[begin Supplied data]

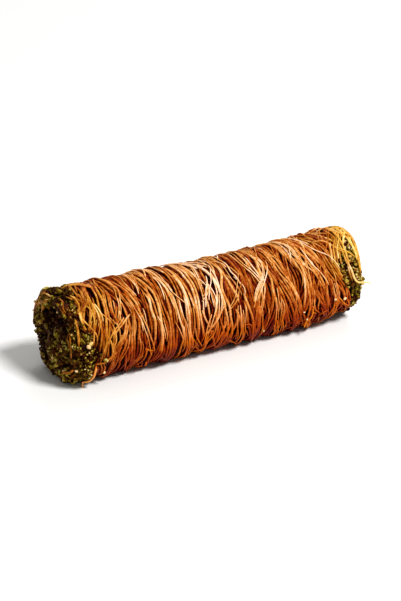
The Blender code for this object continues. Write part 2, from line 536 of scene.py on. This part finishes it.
# A strand: its path on the skin, its height above it and its radius at each point, and its tone. lift is
# how far its points are moved off that path, as (x, y, z).
Strand = namedtuple("Strand", "u angle height radius tone lift", defaults=(0.0,))


def by_share(table, u):
    """The number of LEAN or DISORDER at each u."""
    return np.interp(u / SIDE_END, list(table), list(table.values()))


def lean_map(rng, skin):
    u, _ = skin.grid()
    return by_share(LEAN, u) + LEAN_SPREAD * skin.noise(rng, LEAN_SIZE)


def lowest_places(rng, skin, cap, count):
    """Places among the emptiest of the skin, as (u, angle) arrays."""
    block = 8
    rows, columns = (n // block for n in skin.height.shape)
    room = (cap - skin.height)[: rows * block, : columns * block]
    room = room.reshape(rows, block, columns, block).mean((1, 3))
    room += rng.uniform(0, 0.15 * MM, room.shape)
    best = np.argsort(room.ravel())[-count * 3 :: 3][:count]
    i = (best // columns + rng.uniform(0, 1, len(best))) * block
    j = (best % columns + rng.uniform(0, 1, len(best))) * block
    return skin.at(i, j)


def half_paths(skin, leans, u, angle, bends, way):
    """Paths from each place round the roll, forwards or backwards, that follow the lean there."""
    path = []
    for bend in bends:
        turn = np.radians(skin.read(leans, u, angle) + bend)
        step = way * STRAND_STEP * np.sin(turn)
        room = np.clip((SIDE_END - 0.6 * MM - np.abs(u)) / (4 * MM), -1, 1)
        u = u + np.where(step * u > 0, step * room, step)
        angle = angle + way * STRAND_STEP * np.cos(turn) / (WRAP_RADIUS - side_section(u)[1])
        path.append((u, angle))
    return path


def guide_paths(rng, skin, leans, u, angle, steps, extra_lean, curl):
    """Paths through these places, turned from the lean there by extra_lean degrees and a changing curl.

    The result is read as (u or angle, point, place).
    """
    half = steps // 2
    bends = extra_lean + np.stack([wander(rng, 2 * half, 9, curl) for _ in u], 1)
    ahead = half_paths(skin, leans, u, angle, bends[half:], 1)
    behind = half_paths(skin, leans, u, angle, bends[:half][::-1], -1)
    return np.stack(behind[::-1] + [(u, angle)] + ahead, 1)


def lay_strand(rng, skin, u, angle, radius, tone, cap, bury):
    """Rests a strand on what is already laid, sunk in by bury times its radius, and raises the map."""
    base = skin.top(u, angle, REST_REACH)
    height = eased(closing(base, TAUT_REACH), 2) + radius * (1 - bury)
    height = np.maximum(height, base + radius * (0.7 - bury))
    height -= PRESSED * np.maximum(height + radius - skin.read(cap, u, angle), 0)
    height = np.minimum(height, skin.read(skin.room, u, angle) - radius)
    every = np.arange(len(u))
    from_end = np.minimum(every, every[::-1])
    height -= radius * 0.9 * np.exp(-from_end / 1.3)  # the ends are tucked in
    fine = np.linspace(0, len(u) - 1, len(u) * 5)
    skin.lay(*(np.interp(fine, every, line) for line in (u, angle, height)), radius)
    swell = 1 + wander(rng, len(u), 5, 0.10)
    taper = np.where(from_end == 0, 0.75, 1.0)
    return Strand(u, angle, height, radius * swell * taper, tone)


def bundle_path(rng, skin, leans, cap, steps, turn, curl, along, around):
    """The emptiest of a few paths that a bundle may take, as its u and its angle."""
    if along:
        u, angle = rng.uniform(*along, 3), rng.uniform(*np.radians(around), 3)
    else:
        u, angle = lowest_places(rng, skin, cap, 3)
        u = np.append(u, rng.uniform(EDGE_GAP - SIDE_END, SIDE_END - EDGE_GAP, 3))
        angle = np.append(angle, rng.uniform(0, 2 * math.pi, 3))
    turned = np.clip(rng.normal(), -1.7, 1.7) * turn * by_share(DISORDER, u)
    guides = guide_paths(rng, skin, leans, u, angle, steps, turned, curl)
    filled = (skin.read(skin.height, *guides) - skin.read(cap, *guides)).mean(0)
    return guides[..., int(np.argmin(filled))]


def lay_bundles(
    rng, skin, leans, cap, total, members, length, turn, gap, radii, curl=6, along=None, around=(0, 360)
):
    """Lays one layer of strands: in the emptiest places of the whole roll, unless along says where."""
    strands = []
    laid = 0.0
    while laid < total:
        count = int(rng.integers(*members, endpoint=True))
        steps = max(int(rng.uniform(*mm(*length)) / STRAND_STEP), SHORTEST)
        guide_u, guide_angle = bundle_path(rng, skin, leans, cap, steps, turn, curl, along, around)
        steps = len(guide_u)
        bundle_tone = rng.normal() * 0.9
        spacing = rng.uniform(*mm(*gap))
        for k in range(count):
            first = int(steps * rng.uniform(0, 0.3))
            last = steps - int(steps * rng.uniform(0, 0.3))
            n = last - first
            aside = (k - 0.5 * (count - 1)) * spacing * (1 + wander(rng, n, 18, 0.35))
            aside = aside + wander(rng, n, 8, 0.32 * MM) + wander(rng, n, 3, 0.11 * MM)
            u = np.clip(guide_u[first:last] + aside, EDGE_GAP - SIDE_END, SIDE_END - EDGE_GAP)
            radius = rng.uniform(*radii)
            tone = bundle_tone + rng.normal() * 0.45
            strands.append(lay_strand(rng, skin, u, guide_angle[first:last], radius, tone, cap, 0.3))
            laid += n * STRAND_STEP
    return strands


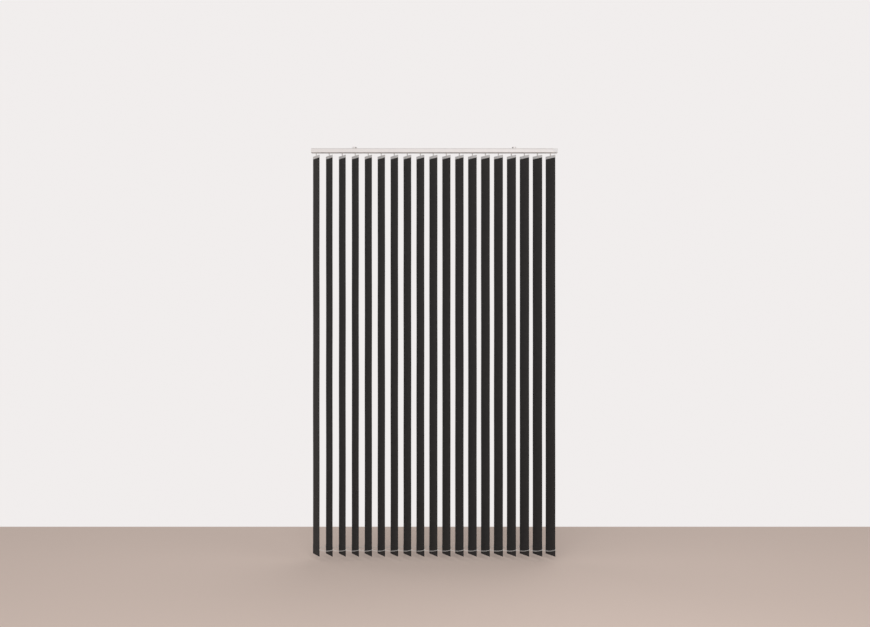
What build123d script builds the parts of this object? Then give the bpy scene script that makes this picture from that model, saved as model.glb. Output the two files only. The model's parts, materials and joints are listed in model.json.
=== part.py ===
"""Vertical blind with nineteen fabric slats on a ceiling-fixed headrail, in millimetres.

X runs along the headrail, the room is on the -Y side and Z points up.
The origin is on the ceiling, midway between the two brackets.
Slats are numbered from the idle end (-X) to the control end (+X), where they stack.
"""
import os
from math import cos, radians, sin

from build123d import *

os.makedirs("parts", exist_ok=True)

# Whole blind
blind_length = 1500.0
slat_count = 19
slat_pitch = 79.4
stack_inset = 15.5
slat_angle = -56.6
bracket_spacing = 974.0

# Headrail profile
rail_depth = 40.0
rail_height = 25.0
rail_drop = 10.0
rail_wall = 1.5
rail_corner = 1.2
rail_slot = 13.0
groove_height = 2.2
groove_depth = 2.5
port_outer = 2.5
port_bore = 1.35
port_side = 13.9
port_bite = 0.6

# Tilt rod, worm and pinion
rod_radius = 2.5
rod_flute = 0.7
rod_level = -21.5
worm_wall = 0.7
worm_step = 0.2
thread_height = 0.7
worm_lead = 2.6
pinion_radius = 4.0
pinion_teeth = 10
running_gap = 0.1
mesh_gap = 0.2

# Runner
runner_length = 16.8
runner_depth = 29.2
runner_top = -16.9
runner_bottom = -31.5
foot_depth = 34.0
foot_width = 7.5
foot_gap = 0.2
end_wall = 1.8
cord_bore = 1.0
cord_level = -20.5
cord_side = 9.8
cord_spread = 3.4

# Spacer strips that set the distance between runners
strip_width = 6.0
strip_thick = 0.25
strip_levels = 6
strip_step = 0.55
strip_side = -9.2
strip_bottom = -29.4
strip_overrun = 6.0
strip_gap = 0.2

# Stem and hook under each runner
stem_radius = 3.0
stem_top = -18.8
stem_floor = -25.0
collar_radius = 3.8
collar_top = -36.0
hook_top = -40.0
hook_bottom = -49.5
hook_width = 6.4
prong_thick = 1.2
hook_pin = 1.1
hook_pin_level = -46.4

# Hanger that grips the head of the fabric
slat_width = 89.0
hanger_top = -52.0
hanger_bottom = -68.4
hanger_leaf = 0.65
hanger_corner = 2.0
ear_width = 7.6
ear_thick = 1.0
ear_top = -43.6
stud_radius = 1.0
stud_count = 5
stud_spacing = 18.0

# Fabric and bottom weight
fabric_thick = 0.45
fabric_top = -54.0
slat_bottom = -2489.4
pocket_height = 62.0
pocket_gap = 1.0
pocket_taper = 12.0
fabric_gap = 0.05
weight_inset = 1.5
weight_thick = 0.9
weight_height = 40.0
weight_corner = 3.0

# Chain forks on the weight, and the two bottom chains
clip_height = 42.0
fork_gap = 0.7
fork_length = 4.9
fork_thick = 1.8
fork_half = 4.2
fork_arm = 1.5
fork_web = 1.0
pin_inset = 1.1
pin_radius = 0.8
ring_outer = 1.5
ring_half = 2.4
chain_radius = 1.6
chain_sag = 7.0

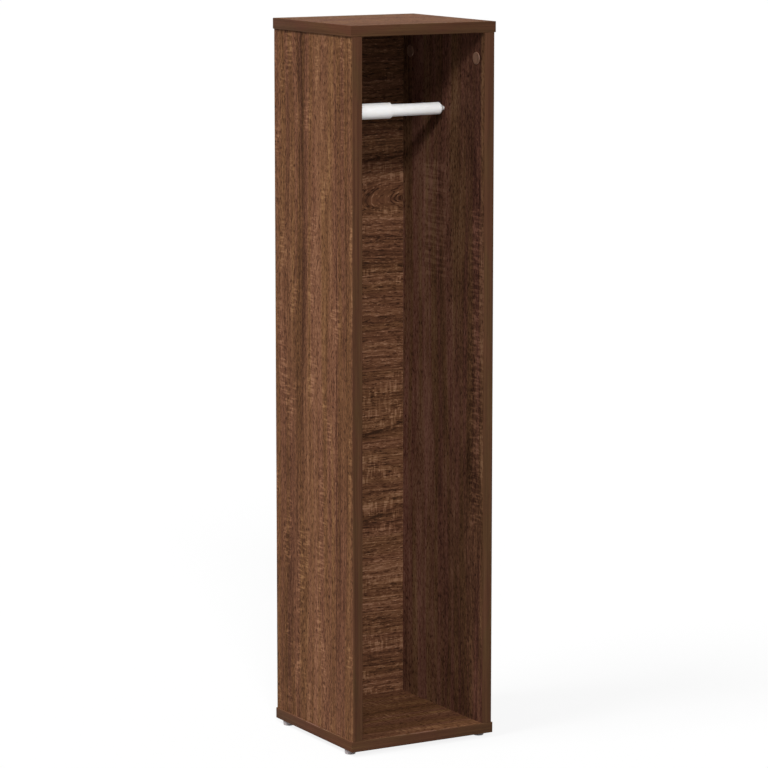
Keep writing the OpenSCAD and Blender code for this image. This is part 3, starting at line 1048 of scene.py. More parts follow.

[end Supplied data]

• Task requirements
Only the lines from the line with "What build123d script" to the line with "hook_pin_level = -46.4", inclusive, are to be printed, exactly as they appear.

• Solution to this task
What build123d script builds the parts of this object? Then give the bpy scene script that makes this picture from that model, saved as model.glb. Output the two files only. The model's parts, materials and joints are listed in model.json.
=== part.py ===
"""Vertical blind with nineteen fabric slats on a ceiling-fixed headrail, in millimetres.

X runs along the headrail, the room is on the -Y side and Z points up.
The origin is on the ceiling, midway between the two brackets.
Slats are numbered from the idle end (-X) to the control end (+X), where they stack.
"""
import os
from math import cos, radians, sin

from build123d import *

os.makedirs("parts", exist_ok=True)

# Whole blind
blind_length = 1500.0
slat_count = 19
slat_pitch = 79.4
stack_inset = 15.5
slat_angle = -56.6
bracket_spacing = 974.0

# Headrail profile
rail_depth = 40.0
rail_height = 25.0
rail_drop = 10.0
rail_wall = 1.5
rail_corner = 1.2
rail_slot = 13.0
groove_height = 2.2
groove_depth = 2.5
port_outer = 2.5
port_bore = 1.35
port_side = 13.9
port_bite = 0.6

# Tilt rod, worm and pinion
rod_radius = 2.5
rod_flute = 0.7
rod_level = -21.5
worm_wall = 0.7
worm_step = 0.2
thread_height = 0.7
worm_lead = 2.6
pinion_radius = 4.0
pinion_teeth = 10
running_gap = 0.1
mesh_gap = 0.2

# Runner
runner_length = 16.8
runner_depth = 29.2
runner_top = -16.9
runner_bottom = -31.5
foot_depth = 34.0
foot_width = 7.5
foot_gap = 0.2
end_wall = 1.8
cord_bore = 1.0
cord_level = -20.5
cord_side = 9.8
cord_spread = 3.4

# Spacer strips that set the distance between runners
strip_width = 6.0
strip_thick = 0.25
strip_levels = 6
strip_step = 0.55
strip_side = -9.2
strip_bottom = -29.4
strip_overrun = 6.0
strip_gap = 0.2

# Stem and hook under each runner
stem_radius = 3.0
stem_top = -18.8
stem_floor = -25.0
collar_radius = 3.8
collar_top = -36.0
hook_top = -40.0
hook_bottom = -49.5
hook_width = 6.4
prong_thick = 1.2
hook_pin = 1.1
hook_pin_level = -46.4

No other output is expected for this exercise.